When the bookkeeper is overwhelmed for 3 months running and the close is consistently above 10 days, you need a finance manager. Asking the bookkeeper to "step up" rarely works because the skill set is genuinely different. Hire someone with the analytical chops and let them rebuild the function.

What about outsourcing the finance function entirely?

Works for stages 1-2 (single bookkeeper level) and is sometimes used at stage 3 with a fractional finance manager. Beyond that, in-house is typically better because the institutional knowledge and judgement need to be inside the company. Outsourced finance functions struggle to do strategic work well.

How do I evaluate finance hires below CFO level?

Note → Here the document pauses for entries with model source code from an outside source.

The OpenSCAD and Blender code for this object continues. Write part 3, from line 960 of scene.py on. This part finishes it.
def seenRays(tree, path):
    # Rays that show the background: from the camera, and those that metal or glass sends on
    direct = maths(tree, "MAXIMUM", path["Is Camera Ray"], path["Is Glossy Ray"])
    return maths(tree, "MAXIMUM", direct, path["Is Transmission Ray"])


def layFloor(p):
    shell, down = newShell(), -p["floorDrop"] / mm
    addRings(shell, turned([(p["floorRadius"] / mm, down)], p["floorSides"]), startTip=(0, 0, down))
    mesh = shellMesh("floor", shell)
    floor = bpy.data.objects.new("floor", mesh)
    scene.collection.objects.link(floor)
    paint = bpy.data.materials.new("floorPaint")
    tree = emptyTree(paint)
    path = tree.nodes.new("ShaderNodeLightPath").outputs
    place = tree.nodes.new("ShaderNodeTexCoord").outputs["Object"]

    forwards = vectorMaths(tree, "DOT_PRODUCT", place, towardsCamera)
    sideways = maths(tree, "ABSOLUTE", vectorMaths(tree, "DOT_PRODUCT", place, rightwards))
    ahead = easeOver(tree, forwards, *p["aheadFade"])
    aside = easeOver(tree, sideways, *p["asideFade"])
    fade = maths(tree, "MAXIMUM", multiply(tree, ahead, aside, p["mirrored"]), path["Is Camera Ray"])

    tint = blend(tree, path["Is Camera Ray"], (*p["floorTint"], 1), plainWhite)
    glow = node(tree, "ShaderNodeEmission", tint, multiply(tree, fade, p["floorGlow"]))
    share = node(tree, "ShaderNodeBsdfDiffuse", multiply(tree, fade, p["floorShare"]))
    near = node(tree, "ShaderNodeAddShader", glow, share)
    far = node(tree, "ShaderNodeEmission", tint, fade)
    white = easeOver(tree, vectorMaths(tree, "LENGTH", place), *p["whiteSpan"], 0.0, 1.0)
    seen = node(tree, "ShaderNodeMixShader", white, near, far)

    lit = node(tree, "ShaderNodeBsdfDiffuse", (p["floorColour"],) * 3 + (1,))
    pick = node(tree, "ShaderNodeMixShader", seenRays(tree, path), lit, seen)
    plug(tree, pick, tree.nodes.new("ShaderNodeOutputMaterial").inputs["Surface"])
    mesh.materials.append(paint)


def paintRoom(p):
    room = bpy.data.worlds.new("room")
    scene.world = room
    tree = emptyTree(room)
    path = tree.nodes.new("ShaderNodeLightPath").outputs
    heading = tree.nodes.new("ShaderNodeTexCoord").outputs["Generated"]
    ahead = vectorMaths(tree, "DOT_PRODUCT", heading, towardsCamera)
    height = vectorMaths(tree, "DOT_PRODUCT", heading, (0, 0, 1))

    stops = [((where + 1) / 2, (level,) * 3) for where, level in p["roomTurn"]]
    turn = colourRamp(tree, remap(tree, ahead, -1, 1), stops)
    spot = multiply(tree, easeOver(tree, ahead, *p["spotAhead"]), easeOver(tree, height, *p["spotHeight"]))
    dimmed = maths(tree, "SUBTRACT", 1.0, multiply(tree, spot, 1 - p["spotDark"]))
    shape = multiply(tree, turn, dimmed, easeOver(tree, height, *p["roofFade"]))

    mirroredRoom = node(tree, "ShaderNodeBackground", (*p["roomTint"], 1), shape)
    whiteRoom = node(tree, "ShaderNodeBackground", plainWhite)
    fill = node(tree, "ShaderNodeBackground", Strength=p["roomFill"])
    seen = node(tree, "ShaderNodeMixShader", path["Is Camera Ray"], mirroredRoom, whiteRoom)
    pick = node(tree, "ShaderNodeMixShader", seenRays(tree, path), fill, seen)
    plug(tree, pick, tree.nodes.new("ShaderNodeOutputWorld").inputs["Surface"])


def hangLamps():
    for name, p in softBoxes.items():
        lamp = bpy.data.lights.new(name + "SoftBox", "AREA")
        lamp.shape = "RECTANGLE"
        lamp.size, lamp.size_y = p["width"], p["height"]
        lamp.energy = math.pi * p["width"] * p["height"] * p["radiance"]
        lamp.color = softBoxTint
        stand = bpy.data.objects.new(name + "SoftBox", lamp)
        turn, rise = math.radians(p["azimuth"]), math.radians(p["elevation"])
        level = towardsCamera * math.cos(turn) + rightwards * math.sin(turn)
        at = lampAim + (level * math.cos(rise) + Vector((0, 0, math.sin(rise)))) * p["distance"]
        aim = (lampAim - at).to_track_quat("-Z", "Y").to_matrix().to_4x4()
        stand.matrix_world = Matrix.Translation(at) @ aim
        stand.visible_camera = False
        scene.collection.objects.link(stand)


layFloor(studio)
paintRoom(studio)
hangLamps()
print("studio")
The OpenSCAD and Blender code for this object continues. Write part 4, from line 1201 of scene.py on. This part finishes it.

Three tests. One: ask them to walk through a P&L and a cash forecast they built. The narrative quality tells you their analytical depth. Two: give them a real reconciliation problem from your books and watch how they approach it. Three: ask for references from a previous owner/CEO and have a real conversation, not a check-the-box reference call.

When does the function need to be CFO-led versus owner-led?

When you can no longer hold all the strategic financial threads in your head, you need a CFO. Practical signals: you have multiple banks, foreign currency exposure, plans to raise capital, or a board. The owner remains accountable for finance but the CFO holds the operational and strategic threads.